## BEGIN Material shown

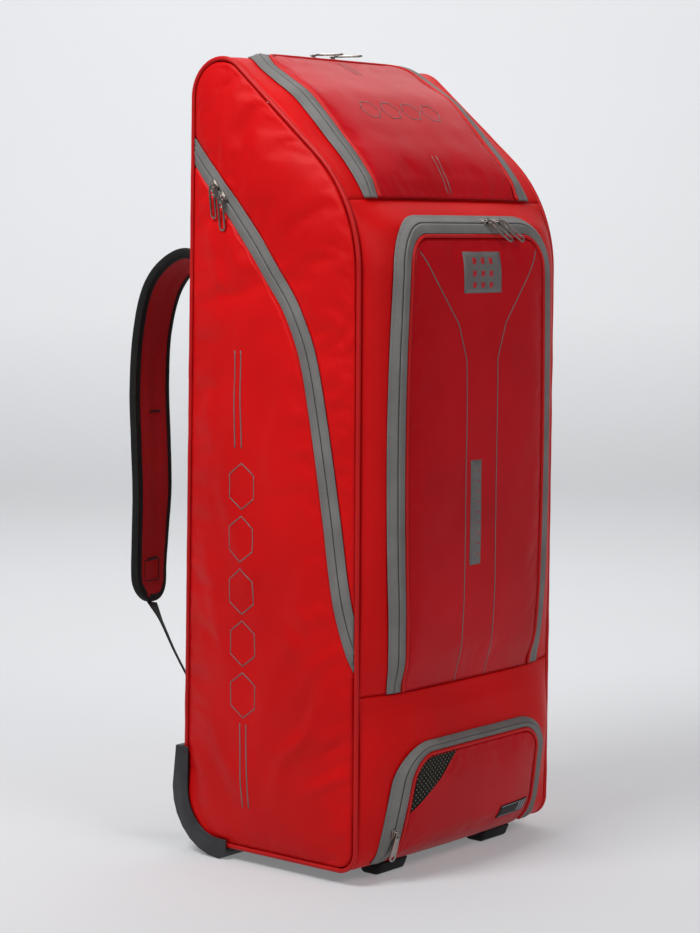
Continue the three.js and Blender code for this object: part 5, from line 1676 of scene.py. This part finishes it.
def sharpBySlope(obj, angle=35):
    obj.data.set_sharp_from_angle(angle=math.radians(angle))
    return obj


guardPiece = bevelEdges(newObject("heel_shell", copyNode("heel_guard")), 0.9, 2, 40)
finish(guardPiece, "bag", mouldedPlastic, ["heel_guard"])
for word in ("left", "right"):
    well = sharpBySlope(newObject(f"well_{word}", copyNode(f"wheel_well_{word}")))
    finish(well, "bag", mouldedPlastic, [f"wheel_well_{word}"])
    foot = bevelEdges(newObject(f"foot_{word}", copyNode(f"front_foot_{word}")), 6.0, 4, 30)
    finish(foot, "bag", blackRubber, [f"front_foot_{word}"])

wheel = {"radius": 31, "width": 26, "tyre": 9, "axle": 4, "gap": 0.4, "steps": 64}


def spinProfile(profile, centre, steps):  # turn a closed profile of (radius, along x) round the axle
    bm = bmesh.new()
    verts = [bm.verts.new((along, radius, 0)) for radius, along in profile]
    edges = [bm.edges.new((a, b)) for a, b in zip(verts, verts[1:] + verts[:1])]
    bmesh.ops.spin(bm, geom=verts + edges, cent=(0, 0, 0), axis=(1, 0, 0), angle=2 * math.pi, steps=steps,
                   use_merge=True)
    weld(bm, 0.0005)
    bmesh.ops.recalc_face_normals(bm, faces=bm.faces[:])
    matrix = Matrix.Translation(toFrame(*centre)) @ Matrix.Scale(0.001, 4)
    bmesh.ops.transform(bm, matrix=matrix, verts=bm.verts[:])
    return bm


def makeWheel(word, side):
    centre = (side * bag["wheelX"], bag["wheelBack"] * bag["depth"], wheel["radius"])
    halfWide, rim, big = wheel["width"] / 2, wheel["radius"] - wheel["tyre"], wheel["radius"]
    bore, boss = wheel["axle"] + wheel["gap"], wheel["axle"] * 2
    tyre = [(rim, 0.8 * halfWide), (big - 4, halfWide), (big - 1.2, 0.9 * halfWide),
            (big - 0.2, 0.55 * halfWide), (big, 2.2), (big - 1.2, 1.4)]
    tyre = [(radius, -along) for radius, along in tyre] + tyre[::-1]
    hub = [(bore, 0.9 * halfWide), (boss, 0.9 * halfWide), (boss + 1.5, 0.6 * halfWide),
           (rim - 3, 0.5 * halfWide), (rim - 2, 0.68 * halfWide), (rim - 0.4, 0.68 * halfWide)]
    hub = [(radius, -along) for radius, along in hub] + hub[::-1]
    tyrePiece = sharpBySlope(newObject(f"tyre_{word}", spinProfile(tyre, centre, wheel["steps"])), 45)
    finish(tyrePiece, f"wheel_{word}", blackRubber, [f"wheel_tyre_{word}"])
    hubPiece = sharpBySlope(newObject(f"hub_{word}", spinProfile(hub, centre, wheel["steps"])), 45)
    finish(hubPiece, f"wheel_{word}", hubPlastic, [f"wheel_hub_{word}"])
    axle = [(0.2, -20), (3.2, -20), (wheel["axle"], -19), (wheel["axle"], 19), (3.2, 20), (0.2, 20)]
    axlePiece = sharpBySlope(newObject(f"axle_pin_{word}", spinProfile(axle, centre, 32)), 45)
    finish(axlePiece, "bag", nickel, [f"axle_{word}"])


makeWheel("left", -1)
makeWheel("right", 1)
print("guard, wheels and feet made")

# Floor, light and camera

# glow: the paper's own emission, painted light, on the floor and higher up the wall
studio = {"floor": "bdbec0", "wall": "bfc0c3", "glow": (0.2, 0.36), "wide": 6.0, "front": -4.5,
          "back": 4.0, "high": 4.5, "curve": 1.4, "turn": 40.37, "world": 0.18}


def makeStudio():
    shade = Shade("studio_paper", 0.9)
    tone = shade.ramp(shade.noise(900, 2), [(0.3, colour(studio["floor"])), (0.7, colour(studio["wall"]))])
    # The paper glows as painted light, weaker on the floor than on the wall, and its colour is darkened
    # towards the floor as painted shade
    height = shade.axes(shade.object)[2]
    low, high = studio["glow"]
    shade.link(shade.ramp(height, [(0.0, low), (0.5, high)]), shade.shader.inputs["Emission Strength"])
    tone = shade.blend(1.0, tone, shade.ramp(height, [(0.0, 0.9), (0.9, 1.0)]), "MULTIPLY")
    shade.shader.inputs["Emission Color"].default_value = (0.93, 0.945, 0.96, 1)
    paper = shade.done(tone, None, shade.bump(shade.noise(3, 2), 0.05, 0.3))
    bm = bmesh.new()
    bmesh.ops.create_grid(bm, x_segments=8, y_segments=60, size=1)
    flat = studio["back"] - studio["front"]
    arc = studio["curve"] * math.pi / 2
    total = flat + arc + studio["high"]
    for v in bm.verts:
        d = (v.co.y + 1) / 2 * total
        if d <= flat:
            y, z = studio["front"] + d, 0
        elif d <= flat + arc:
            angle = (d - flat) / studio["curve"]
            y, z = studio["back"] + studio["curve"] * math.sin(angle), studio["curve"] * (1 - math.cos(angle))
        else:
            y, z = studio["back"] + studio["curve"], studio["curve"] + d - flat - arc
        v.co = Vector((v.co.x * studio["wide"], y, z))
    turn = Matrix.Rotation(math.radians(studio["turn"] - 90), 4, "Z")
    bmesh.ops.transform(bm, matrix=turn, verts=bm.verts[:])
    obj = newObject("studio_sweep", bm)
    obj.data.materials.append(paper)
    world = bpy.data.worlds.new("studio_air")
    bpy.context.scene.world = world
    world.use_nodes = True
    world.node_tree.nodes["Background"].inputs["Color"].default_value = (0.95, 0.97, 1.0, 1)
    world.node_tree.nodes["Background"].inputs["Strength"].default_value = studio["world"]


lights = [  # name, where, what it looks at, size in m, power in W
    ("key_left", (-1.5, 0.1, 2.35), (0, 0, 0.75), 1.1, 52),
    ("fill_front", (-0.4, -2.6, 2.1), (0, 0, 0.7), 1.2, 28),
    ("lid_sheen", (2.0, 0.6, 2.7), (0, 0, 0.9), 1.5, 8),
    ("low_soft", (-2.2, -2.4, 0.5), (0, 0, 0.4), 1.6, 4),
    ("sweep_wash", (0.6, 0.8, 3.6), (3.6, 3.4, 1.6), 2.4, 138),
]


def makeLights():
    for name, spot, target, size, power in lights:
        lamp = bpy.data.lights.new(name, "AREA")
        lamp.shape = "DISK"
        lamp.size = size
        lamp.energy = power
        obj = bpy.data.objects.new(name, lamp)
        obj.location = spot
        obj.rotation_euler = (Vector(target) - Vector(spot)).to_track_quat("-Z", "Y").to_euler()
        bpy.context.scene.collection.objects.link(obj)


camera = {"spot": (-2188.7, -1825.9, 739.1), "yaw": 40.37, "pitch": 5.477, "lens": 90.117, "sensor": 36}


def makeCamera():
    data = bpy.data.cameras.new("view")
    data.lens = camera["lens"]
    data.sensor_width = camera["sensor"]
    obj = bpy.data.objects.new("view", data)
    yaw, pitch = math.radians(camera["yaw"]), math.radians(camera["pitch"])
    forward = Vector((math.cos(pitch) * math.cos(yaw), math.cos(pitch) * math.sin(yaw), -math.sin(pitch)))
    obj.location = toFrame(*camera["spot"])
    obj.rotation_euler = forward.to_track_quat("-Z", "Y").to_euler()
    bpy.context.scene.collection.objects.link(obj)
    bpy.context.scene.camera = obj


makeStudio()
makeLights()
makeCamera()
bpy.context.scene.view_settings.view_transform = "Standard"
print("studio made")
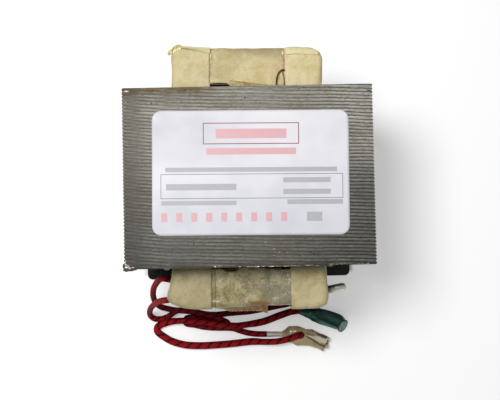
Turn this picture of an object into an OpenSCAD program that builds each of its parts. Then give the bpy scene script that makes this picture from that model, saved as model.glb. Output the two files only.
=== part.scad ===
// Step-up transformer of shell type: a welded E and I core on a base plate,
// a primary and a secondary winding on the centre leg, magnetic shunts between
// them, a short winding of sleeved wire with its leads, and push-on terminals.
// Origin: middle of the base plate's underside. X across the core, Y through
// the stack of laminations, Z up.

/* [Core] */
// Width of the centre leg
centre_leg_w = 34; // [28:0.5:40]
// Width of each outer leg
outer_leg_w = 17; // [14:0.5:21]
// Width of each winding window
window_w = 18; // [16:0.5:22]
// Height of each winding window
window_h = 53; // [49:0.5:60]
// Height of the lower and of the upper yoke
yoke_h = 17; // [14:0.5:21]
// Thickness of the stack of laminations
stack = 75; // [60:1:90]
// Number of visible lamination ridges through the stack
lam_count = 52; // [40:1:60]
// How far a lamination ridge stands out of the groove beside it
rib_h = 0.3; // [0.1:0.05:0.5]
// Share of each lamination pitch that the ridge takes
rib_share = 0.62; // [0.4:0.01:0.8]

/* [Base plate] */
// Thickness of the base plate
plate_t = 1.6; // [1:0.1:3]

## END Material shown

▶ **Exercise goal**:
Copy exactly, and only, the lines from the one containing "Turn this picture" through the last line of the listing.

▶ **Task output**:
Turn this picture of an object into an OpenSCAD program that builds each of its parts. Then give the bpy scene script that makes this picture from that model, saved as model.glb. Output the two files only.
=== part.scad ===
// Step-up transformer of shell type: a welded E and I core on a base plate,
// a primary and a secondary winding on the centre leg, magnetic shunts between
// them, a short winding of sleeved wire with its leads, and push-on terminals.
// Origin: middle of the base plate's underside. X across the core, Y through
// the stack of laminations, Z up.

/* [Core] */
// Width of the centre leg
centre_leg_w = 34; // [28:0.5:40]
// Width of each outer leg
outer_leg_w = 17; // [14:0.5:21]
// Width of each winding window
window_w = 18; // [16:0.5:22]
// Height of each winding window
window_h = 53; // [49:0.5:60]
// Height of the lower and of the upper yoke
yoke_h = 17; // [14:0.5:21]
// Thickness of the stack of laminations
stack = 75; // [60:1:90]
// Number of visible lamination ridges through the stack
lam_count = 52; // [40:1:60]
// How far a lamination ridge stands out of the groove beside it
rib_h = 0.3; // [0.1:0.05:0.5]
// Share of each lamination pitch that the ridge takes
rib_share = 0.62; // [0.4:0.01:0.8]

/* [Base plate] */
// Thickness of the base plate
plate_t = 1.6; // [1:0.1:3]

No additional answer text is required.